WRITTEN PROBLEM:
The required output consists solely of the lines from the one containing "box = item.Shape.BoundBox" down to the one containing "if empty is", both included, each quoted exactly.

GIVEN DATA:
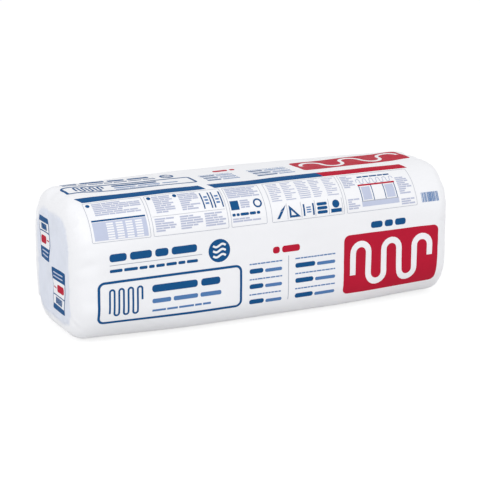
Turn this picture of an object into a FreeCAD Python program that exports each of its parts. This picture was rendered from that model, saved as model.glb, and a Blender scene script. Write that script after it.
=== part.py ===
"""Bag of unfaced fibreglass batts: eleven compressed batts in a tight polyethylene film bag.

The batts lie flat on one another, long side along X.  The film closes round the whole
stack.  Origin: centre of the bag's flat underside.  +X along the batts, +Z up.
"""
import FreeCAD, Part
import Sketcher
import os

BATT_COUNT = 11

# Driving dimensions, millimetres: (alias, value, what it is)
SIZES = [
    ("batt_length", 1219.2, "length of one batt, along X"),
    ("batt_width", 406.4, "width of one batt, along Y"),
    ("packed_thickness", 36.6, "thickness of one batt as squeezed in the bag, along Z"),
    ("layer_gap", 0.5, "gap between two batts that lie on one another"),
    ("film_clearance", 0.5, "gap between the batts and the inside of the film"),
    ("film_thickness", 1.0, "thickness of the film's wall"),
    ("top_edge_radius", 115.0, "outer radius of the two long top edges"),
    ("bottom_edge_radius", 85.0, "outer radius of the two long bottom edges"),
    ("end_edge_radius", 66.0, "outer radius of the rim round each end"),
]

TOLERANCE = 1e-4

# A long edge spans more than this along its own axis, and less across it
LEAST_SPAN = 1.0

doc = FreeCAD.newDocument("batt_bag")


def make_sheet():
    sheet = doc.addObject("Spreadsheet::Sheet", "sizes")
    for row, (alias, value, meaning) in enumerate(SIZES, start=1):
        sheet.set(f"A{row}", meaning)
        sheet.set(f"B{row}", str(value))
        sheet.setAlias(f"B{row}", alias)
    doc.recompute()
    return sheet


def origin_plane(body, role):
    for feature in body.Origin.OriginFeatures:
        if feature.Role == role:
            return feature
    raise RuntimeError(f"{body.Label} has no {role}")


def add_rectangle(sketch, length, width):
    """Rectangle centred on the sketch's origin, its sides bound to two expressions."""
    point = FreeCAD.Vector
    corners = [point(-200, -100, 0), point(200, -100, 0), point(200, 100, 0), point(-200, 100, 0)]
    for start, end in zip(corners, corners[1:] + corners[:1]):
        sketch.addGeometry(Part.LineSegment(start, end), False)
    for side in range(4):
        following = (side + 1) % 4
        sketch.addConstraint(Sketcher.Constraint("Coincident", side, 2, following, 1))
    for side in (0, 2):
        sketch.addConstraint(Sketcher.Constraint("Horizontal", side))
    for side in (1, 3):
        sketch.addConstraint(Sketcher.Constraint("Vertical", side))
    sketch.addConstraint(Sketcher.Constraint("Symmetric", 0, 1, 2, 1, -1, 1))
    along = sketch.addConstraint(Sketcher.Constraint("DistanceX", 0, 1, 0, 2, 400.0))
    across = sketch.addConstraint(Sketcher.Constraint("DistanceY", 1, 1, 1, 2, 200.0))
    sketch.setExpression(f"Constraints[{along}]", length)
    sketch.setExpression(f"Constraints[{across}]", width)


def edges_where(shape, wanted):
    """Names of the edges whose bounding box passes the test."""
    return [f"Edge{number}" for number, edge in enumerate(shape.Edges, start=1) if wanted(edge.BoundBox)]


def add_fillet(body, base, name, edge_names, radius):
    fillet = body.newObject("PartDesign::Fillet", name)
    fillet.Base = (base, edge_names)
    fillet.setExpression("Radius", radius)
    doc.recompute()
    return fillet


def soft_block(name, inset):
    """The bag's outer shape, drawn in on every side by the expression `inset`.

    Its flat underside lies at z = inset.
    """
    body = doc.addObject("PartDesign::Body", name)
    body.setExpression(".Placement.Base.z", inset)
    sketch = body.newObject("Sketcher::SketchObject", f"{name}_outline")
    sketch.AttachmentSupport = (origin_plane(body, "XY_Plane"), [""])
    sketch.MapMode = "FlatFace"
    wall = "sizes.film_clearance + sizes.film_thickness"
    add_rectangle(
        sketch,
        f"sizes.batt_length + 2 * ({wall}) - 2 * ({inset})",
        f"sizes.batt_width + 2 * ({wall}) - 2 * ({inset})",
    )
    pad = body.newObject("PartDesign::Pad", f"{name}_pad")
    pad.Profile = sketch
    stack = f"{BATT_COUNT} * sizes.packed_thickness + {BATT_COUNT - 1} * sizes.layer_gap"
    pad.setExpression("Length", f"{stack} + 2 * ({wall}) - 2 * ({inset})")
    doc.recompute()

    box = pad.Shape.BoundBox
    bottom = edges_where(pad.Shape, lambda b: b.XLength > LEAST_SPAN and b.ZMax < box.ZMin + TOLERANCE)
    lower = add_fillet(body, pad, f"{name}_bottom_edges", bottom, f"sizes.bottom_edge_radius - ({inset})")
    top = edges_where(
        lower.Shape,
        lambda b: b.XLength > LEAST_SPAN > b.YLength and b.ZMin > box.ZMax - LEAST_SPAN,
    )
    upper = add_fillet(body, lower, f"{name}_top_edges", top, f"sizes.top_edge_radius - ({inset})")
    rims = edges_where(upper.Shape, lambda b: b.XLength < TOLERANCE)
    add_fillet(body, upper, f"{name}_end_rims", rims, f"sizes.end_edge_radius - ({inset})")
    return body


def make_film():
    """Closed film bag: the outer shape less the hollow that the batts fill."""
    outside = soft_block("bag_outside", "0")
    hollow = soft_block("bag_hollow", "sizes.film_thickness")
    film = doc.addObject("Part::Cut", "film_bag")
    film.Base = outside
    film.Tool = hollow
    return film


def make_batts():
    """Flat layers of the squeezed stack, the lowest first.

    Each layer is cut out by a box twice as long and as wide as the stack, so only its height counts.
    """
    stack = soft_block("batt_stack", "sizes.film_thickness + sizes.film_clearance")
    batts = []
    for layer in range(BATT_COUNT):
        number = layer + 1
        slab = doc.addObject("Part::Box", f"layer_{number:02d}")
        slab.setExpression("Length", "2 * sizes.batt_length")
        slab.setExpression("Width", "2 * sizes.batt_width")
        slab.setExpression("Height", "sizes.packed_thickness")
        slab.setExpression(".Placement.Base.x", "-sizes.batt_length")
        slab.setExpression(".Placement.Base.y", "-sizes.batt_width")
        pitch = "(sizes.packed_thickness + sizes.layer_gap)"
        slab.setExpression(
            ".Placement.Base.z",
            f"sizes.film_thickness + sizes.film_clearance + {layer} * {pitch}",
        )
        batt = doc.addObject("Part::Common", f"batt_{number:02d}")
        batt.Base = stack
        batt.Tool = slab
        batts.append(batt)
    return batts


def check_document(sub_parts):
    for item in doc.Objects:
        if "Invalid" in item.State or "Error" in item.State:
            raise RuntimeError(f"{item.Label} failed: {item.State}")
    for item in sub_parts:
        if item.Shape.isNull() or not item.Shape.isValid() or len(item.Shape.Solids) != 1:
            raise RuntimeError(f"{item.Label} isn't one valid solid")


make_sheet()
sub_parts = [make_film()] + make_batts()
doc.recompute()
check_document(sub_parts)

os.makedirs("parts", exist_ok=True)
for item in sub_parts:
    item.Shape.exportStep(f"parts/{item.Label}.step")
    box = item.Shape.BoundBox
    print(f"{item.Label}: {box.XLength:.1f} x {box.YLength:.1f} x {box.ZLength:.1f} mm,"
          f" volume {item.Shape.Volume / 1e6:.3f} L")
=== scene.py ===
"""Looks of a tight white film bag of fibreglass batts: the film, its print, its folded ends, the batts.

Metres, in the CAD frame: +X along the bag, -Y out of the front, +Z up, the floor at z = 0.
The print lives in flat coordinates: x along the bag, and v up the front, over the top and down
the back, measured on the film.  v equals z on the flat of the front.
"""
import math

import bmesh
import bpy
import numpy as np
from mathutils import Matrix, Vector
from mathutils.bvhtree import BVHTree
from mathutils.geometry import tessellate_polygon


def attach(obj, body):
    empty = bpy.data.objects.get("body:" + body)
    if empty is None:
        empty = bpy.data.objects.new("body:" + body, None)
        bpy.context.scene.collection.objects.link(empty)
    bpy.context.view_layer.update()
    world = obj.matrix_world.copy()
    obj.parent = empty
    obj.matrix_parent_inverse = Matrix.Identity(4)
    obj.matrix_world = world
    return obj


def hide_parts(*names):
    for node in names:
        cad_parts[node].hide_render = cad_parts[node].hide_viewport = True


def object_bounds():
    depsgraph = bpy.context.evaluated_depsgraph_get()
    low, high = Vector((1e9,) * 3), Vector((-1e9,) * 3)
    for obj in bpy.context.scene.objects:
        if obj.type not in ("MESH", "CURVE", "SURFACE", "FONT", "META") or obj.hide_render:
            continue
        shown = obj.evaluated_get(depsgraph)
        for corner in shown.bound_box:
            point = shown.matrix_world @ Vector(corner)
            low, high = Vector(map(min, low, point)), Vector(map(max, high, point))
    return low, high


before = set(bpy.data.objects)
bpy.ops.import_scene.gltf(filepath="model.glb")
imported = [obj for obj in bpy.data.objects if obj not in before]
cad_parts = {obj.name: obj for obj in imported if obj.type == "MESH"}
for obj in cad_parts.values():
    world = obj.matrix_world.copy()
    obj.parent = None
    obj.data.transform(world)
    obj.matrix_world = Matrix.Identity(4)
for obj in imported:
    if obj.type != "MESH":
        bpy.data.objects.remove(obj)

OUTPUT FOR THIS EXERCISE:
    box = item.Shape.BoundBox
    print(f"{item.Label}: {box.XLength:.1f} x {box.YLength:.1f} x {box.ZLength:.1f} mm,"
          f" volume {item.Shape.Volume / 1e6:.3f} L")
=== scene.py ===
"""Looks of a tight white film bag of fibreglass batts: the film, its print, its folded ends, the batts.

Metres, in the CAD frame: +X along the bag, -Y out of the front, +Z up, the floor at z = 0.
The print lives in flat coordinates: x along the bag, and v up the front, over the top and down
the back, measured on the film.  v equals z on the flat of the front.
"""
import math

import bmesh
import bpy
import numpy as np
from mathutils import Matrix, Vector
from mathutils.bvhtree import BVHTree
from mathutils.geometry import tessellate_polygon


def attach(obj, body):
    empty = bpy.data.objects.get("body:" + body)
    if empty is None:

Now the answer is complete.